All right, I give in: a standard tourist view from the top of St Mark's campanile


And another one

Cheer up, mate, it's not fallen down since 1902

City, lagoon, Alps: what could be more agreeable?

A rather better attempt at a Baroque musical performance

Sunday: sunny. By now the model of an indulgent husband, I acceded to Mrs H's wish to see the glassworks of Murano, even though everything ever produced on Murano is perfectly hideous, and most of the stuff is now imported from China anyway. After watching some bloke make an €80 glass fish for the benefit of the tourists, we spent a regrettably long time in ghastly shops, being hustled by spivs. Then I asserted myself and dragged us back to Venice to do something I wanted to do, viz having lunch in Harry's Bar. This did not cost €80. One may legitimately question whether it is worth it. But I always feel that it has to be done.
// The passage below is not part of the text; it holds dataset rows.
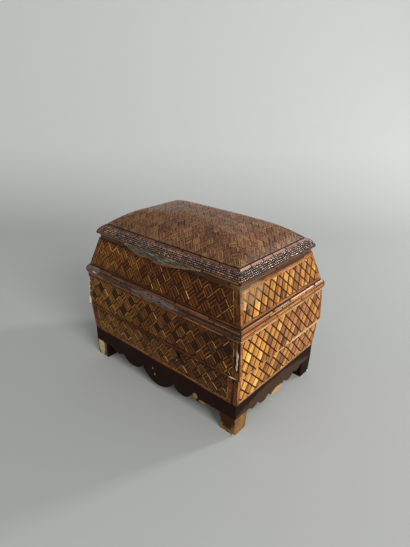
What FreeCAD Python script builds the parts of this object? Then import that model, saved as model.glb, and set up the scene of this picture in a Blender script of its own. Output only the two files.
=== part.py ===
import FreeCAD, Part
import os
import re

import Sketcher
from FreeCAD import Placement, Rotation, Vector

# A keepsake casket on four block feet, about 216 mm wide. The plinth has a scalloped apron, the
# lower stage holds a drawer, the middle and upper stages hold the compartment, and a crowned lid
# is hinged at the back. The origin is on the floor under the middle of the casket. +Z is up, the
# front looks along -Y, and right is +X as seen by someone who faces the front.
# An offset is how far a face stands outside the plinth's own outer face, in plan.

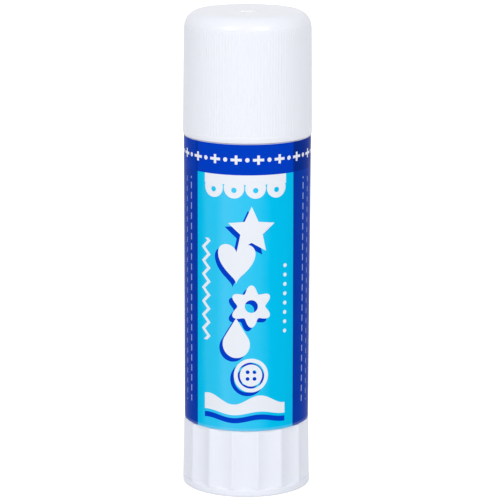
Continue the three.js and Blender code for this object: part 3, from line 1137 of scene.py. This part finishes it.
def make_world():
    """An even white sky: full to the camera and in reflections, weaker as a light."""
    world = bpy.data.worlds.new("studio")
    world.use_nodes = True
    bpy.context.scene.world = world
    tree = world.node_tree
    tree.nodes.clear()
    path = tree.nodes.new("ShaderNodeLightPath").outputs
    seen = path["Is Camera Ray"]
    for ray in ("Is Glossy Ray", "Is Transmission Ray"):
        either = tree.nodes.new("ShaderNodeMath")
        either.operation = "MAXIMUM"
        tree.links.new(seen, either.inputs[0])
        tree.links.new(path[ray], either.inputs[1])
        seen = either.outputs[0]
    strength = tree.nodes.new("ShaderNodeMapRange")
    strength.inputs["To Min"].default_value = SKY_LIGHT
    strength.inputs["To Max"].default_value = 1
    tree.links.new(seen, strength.inputs["Value"])
    sky = tree.nodes.new("ShaderNodeBackground")
    sky.inputs["Color"].default_value = (1, 1, 1, 1)
    tree.links.new(strength.outputs[0], sky.inputs["Strength"])
    out = tree.nodes.new("ShaderNodeOutputWorld")
    tree.links.new(sky.outputs[0], out.inputs["Surface"])


def make_lamp(name, azimuth, elevation, distance, size, power, gloss=True):
    """A soft square lamp aimed at the stick's middle; without gloss it leaves no glint."""
    lamp = bpy.data.lights.new(name, "AREA")
    lamp.size = size
    lamp.energy = power
    holder = bpy.data.objects.new(name, lamp)
    a, e = math.radians(azimuth), math.radians(elevation)
    way = Vector((math.sin(a) * math.cos(e), -math.cos(a) * math.cos(e), math.sin(e)))
    place = Vector((0, 0, CAP_TOP / 2 * MM)) + way * distance
    facing = way.to_track_quat("Z", "Y").to_matrix().to_4x4()
    holder.matrix_world = Matrix.Translation(place) @ facing
    holder.visible_glossy = gloss
    bpy.context.scene.collection.objects.link(holder)


make_camera()
make_floor()
make_world()
make_lamp("front_left", -36, 35, 1.1, 0.22, 2.76)
make_lamp("front_right", 28, 35, 1.1, 0.22, 2.89)
make_lamp("behind", 180, 8, 1.1, 0.3, 1.9, gloss=False)

white_plastic = moulded_plastic("white_plastic", (245, 247, 255), (241, 245, 255), 0.3, 0.15)
cap_plastic = moulded_plastic("cap_plastic", (245, 247, 255), (242, 245, 254), gate=True)
natural_plastic = moulded_plastic("natural_plastic", (233, 235, 234), (225, 227, 226), 0.4)
soft_plastic = moulded_plastic("soft_plastic", (232, 235, 236), (224, 227, 229), 0.5)

make_cap(cap_plastic)
make_cap_ribs(cap_plastic)
make_liner(soft_plastic)
make_label(label_film("label_film"))
make_barrel(white_plastic)
make_keys(white_plastic)
make_knob(white_plastic)
make_hub(white_plastic)
make_screw(natural_plastic)
make_gasket(rubber("gasket_rubber"))
make_carrier(natural_plastic)
make_glue(glue_wax("glue_wax"))

bpy.context.scene.view_settings.view_transform = "Standard"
Venice's answer to an Anthony Gormley


Making something absolutely hideous on Murano

Monday: dull, softening the blow of having to go home. I was reunited with my wedding ring at the Heathrow Sofitel (not just the quietest airport hotel I have ever stayed in, but the quietest hotel anywhere). Which was nice. More so than having my car delivered by the valet parking company, as it turned out that the people who had taken it off our hands last week were not the organization I had pre-paid for the service, and this lot naturally expected to be paid again. Perfect. Still, we felt much more relaxed after a week in a place of great beauty, where everything progresses at walking pace. And we had learned quite a lot about each other. Yet we were still married, and neither of us excused ourselves to ring a lawyer as soon as we were back on British soil. I regarded this A Result.